Raffael Cavallaro <raffael@mediaone.net> writes:

> On 5/3/01 4:45 PM, Jeffrey Siegal, (jbs@quiotix.com), wrote:
> 
> > The whole idea in Dylan is to minimize the number of fully-general GF
> > dispatches that need to be made through compile-time analysis.
> 
> 
> As Jeffrey Siegal suggests, the Holy Grail of Dylan was to create a
> language, runtime, and compiler that incorporated the best aspects of Common
> Lisp/Scheme (dynamism - interacting with and/or modifying a running
> application, generic functions, closures, macros) and go beyond them (OO
> from the ground up - e.g., writing methods that specialize on individual
> instances of built-in classes - not possible in CLOS, macros that are
> hygenic - unlike Common Lisp macros), all while generating compiled code
> that is as fast as the fastest statically compiled languages like C, or
> Fortran.

CL is OO from the ground up in any reasonable definition of the
term.
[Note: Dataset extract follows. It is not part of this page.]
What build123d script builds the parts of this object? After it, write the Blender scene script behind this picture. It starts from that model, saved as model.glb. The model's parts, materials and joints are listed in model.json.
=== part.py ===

And you might want to study CLOS a bit more before pronouncing
things impossible ;-)

CL-USER 1 > (defgeneric hello ((object t))
              (:method ((object t)) 
                 (format *debug-io* "Method not implemented~%")))
#<STANDARD-GENERIC-FUNCTION HELLO 2050B24C>

CL-USER 2 > (hello 'foo)
Method not implemented
NIL

CL-USER 3 > (hello 'world)
Method not implemented
NIL

CL-USER 4 > (defmethod hello ((object (eql 'world)))
              (format *debug-io* "Hello world!"))
#<STANDARD-METHOD HELLO NIL ((EQL WORLD)) 21220954>

CL-USER 5 > (hello 'foo)
Method not implemented
NIL

CL-USER 6 > (hello 'world)
Hello world!
NIL

> If one creates a Dylan that targets a JVM, one just ends up with yet another
> lisp-like language, but without the execution speed of even a good Common
> Lisp compiler.

Is there at this moment a Dylan compiler that beats a good CL compiler
on equivalent code? Theoretically, the Dylan compiler can potentially
do better by the sealing constructs, but that's about the only
difference I see between CL and Dylan w.r.t. possible optimisation.

-- 
Lieven Marchand <mal@wyrd.be>
Glaðr ok reifr skyli gumna hverr, unz sinn bíðr bana.